--- START MATERIAL ---

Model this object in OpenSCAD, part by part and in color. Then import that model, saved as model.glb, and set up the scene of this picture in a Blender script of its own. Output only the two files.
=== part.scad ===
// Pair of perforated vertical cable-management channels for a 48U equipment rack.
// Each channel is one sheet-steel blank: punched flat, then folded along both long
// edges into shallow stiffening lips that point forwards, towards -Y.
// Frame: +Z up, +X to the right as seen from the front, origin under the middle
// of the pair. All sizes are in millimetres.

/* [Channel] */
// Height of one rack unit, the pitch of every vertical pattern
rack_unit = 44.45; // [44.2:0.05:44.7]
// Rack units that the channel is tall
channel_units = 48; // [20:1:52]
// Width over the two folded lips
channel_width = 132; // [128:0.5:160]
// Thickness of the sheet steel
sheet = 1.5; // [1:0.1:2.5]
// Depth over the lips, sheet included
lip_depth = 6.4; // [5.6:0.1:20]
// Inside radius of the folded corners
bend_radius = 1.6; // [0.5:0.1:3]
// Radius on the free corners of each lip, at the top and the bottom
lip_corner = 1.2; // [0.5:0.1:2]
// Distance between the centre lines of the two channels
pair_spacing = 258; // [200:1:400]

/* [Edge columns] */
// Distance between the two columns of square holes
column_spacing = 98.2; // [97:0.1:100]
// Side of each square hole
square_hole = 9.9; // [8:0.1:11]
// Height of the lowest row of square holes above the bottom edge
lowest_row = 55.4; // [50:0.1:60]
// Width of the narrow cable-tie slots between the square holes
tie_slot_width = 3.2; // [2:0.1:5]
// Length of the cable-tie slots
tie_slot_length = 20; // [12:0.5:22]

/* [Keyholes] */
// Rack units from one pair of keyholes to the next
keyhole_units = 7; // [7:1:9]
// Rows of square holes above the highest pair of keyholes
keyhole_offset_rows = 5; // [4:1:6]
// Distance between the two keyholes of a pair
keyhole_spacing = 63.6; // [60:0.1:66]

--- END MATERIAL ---

▶ [WRITTEN PROBLEM]
Each line from the top of the material above through the line with "pair_spacing = 258; // [200:1:400]" must be echoed exactly, and no other line.

▶ [RESPONSE FOR THIS EXERCISE]
Model this object in OpenSCAD, part by part and in color. Then import that model, saved as model.glb, and set up the scene of this picture in a Blender script of its own. Output only the two files.
=== part.scad ===
// Pair of perforated vertical cable-management channels for a 48U equipment rack.
// Each channel is one sheet-steel blank: punched flat, then folded along both long
// edges into shallow stiffening lips that point forwards, towards -Y.
// Frame: +Z up, +X to the right as seen from the front, origin under the middle
// of the pair. All sizes are in millimetres.

/* [Channel] */
// Height of one rack unit, the pitch of every vertical pattern
rack_unit = 44.45; // [44.2:0.05:44.7]
// Rack units that the channel is tall
channel_units = 48; // [20:1:52]
// Width over the two folded lips
channel_width = 132; // [128:0.5:160]
// Thickness of the sheet steel
sheet = 1.5; // [1:0.1:2.5]
// Depth over the lips, sheet included
lip_depth = 6.4; // [5.6:0.1:20]
// Inside radius of the folded corners
bend_radius = 1.6; // [0.5:0.1:3]
// Radius on the free corners of each lip, at the top and the bottom
lip_corner = 1.2; // [0.5:0.1:2]
// Distance between the centre lines of the two channels
pair_spacing = 258; // [200:1:400]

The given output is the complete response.